Estate Your Business Part II: A Writer’s Guide to Organizing a Literary Estate

cemetery-smallFirst of all, let me say hello and introduce myself. I’m an author of about half a dozen published short stories, one of which has just come out from Black Gate. I also, once upon a time, went to law school and for six years I worked as an attorney, first at a large firm, and then as a solo practitioner in northern New Mexico. I did real estate, contracts, and estate planning.

Northern New Mexico is crawling with writers and their kin and given I was active in the writing community it naturally followed that I did quite a few literary estate plans. I have since gone inactive in the bar, moved to London, and had two children who don’t ask me a lot of legal questions to keep me on my toes (yet), so please don’t rely on this post for hard and fast legal advice. I can, however, provide some general guidance about literary estates, what they are and how you get one.

What happens if I don’t have a literary estate?
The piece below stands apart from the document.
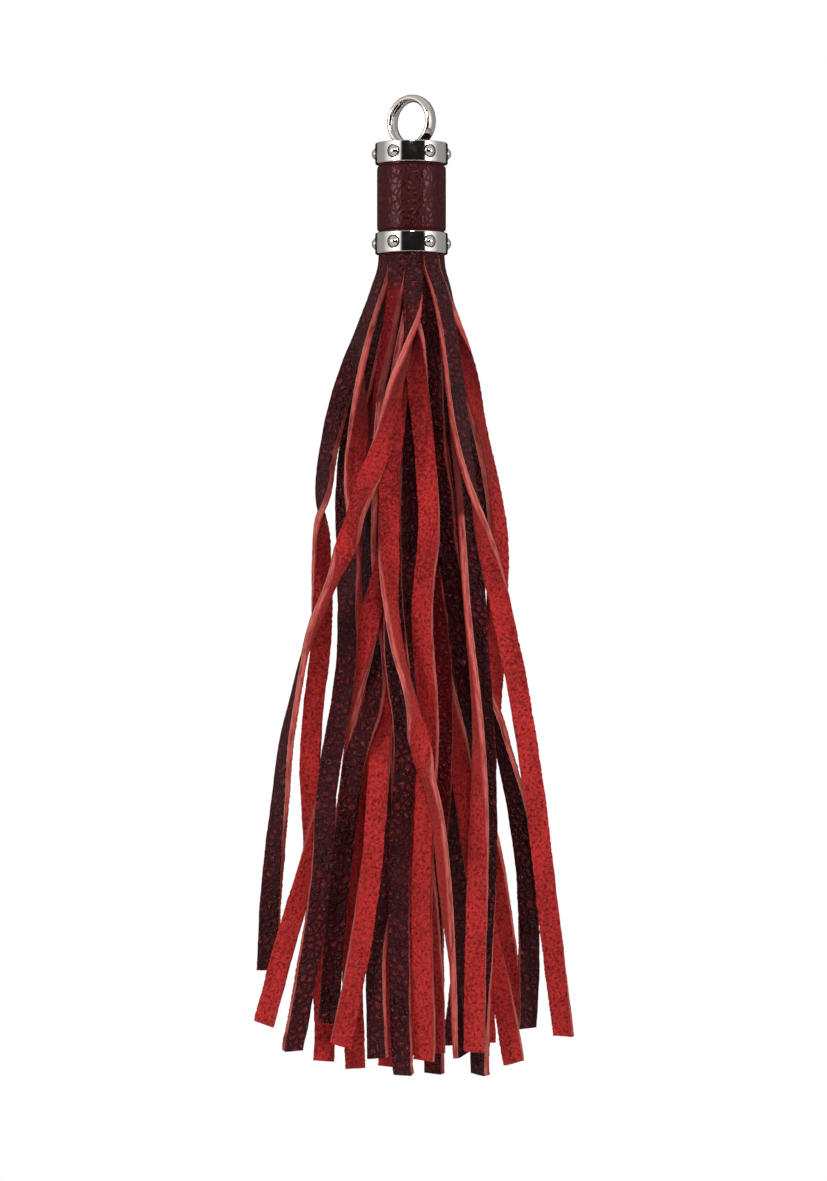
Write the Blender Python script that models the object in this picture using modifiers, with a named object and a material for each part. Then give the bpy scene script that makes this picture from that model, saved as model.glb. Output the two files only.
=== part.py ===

That has already been answered on this site in Bud Webster’s illuminating first Estate Your Business post. In it he documents his hard work on the SFWA Estates Project, and all I can add is, don’t bank on there being a Bud Webster on the planet when you pass on. With a few simple precautions you can keep your body of work available to publishers, and thus available to earn money after your death, without a saintly individual like Bud burning up the phone lines to find whomever inherited your copyrights.

Bud explained what happens when you don’t have a literary estate, and I hope he convinced you to get one.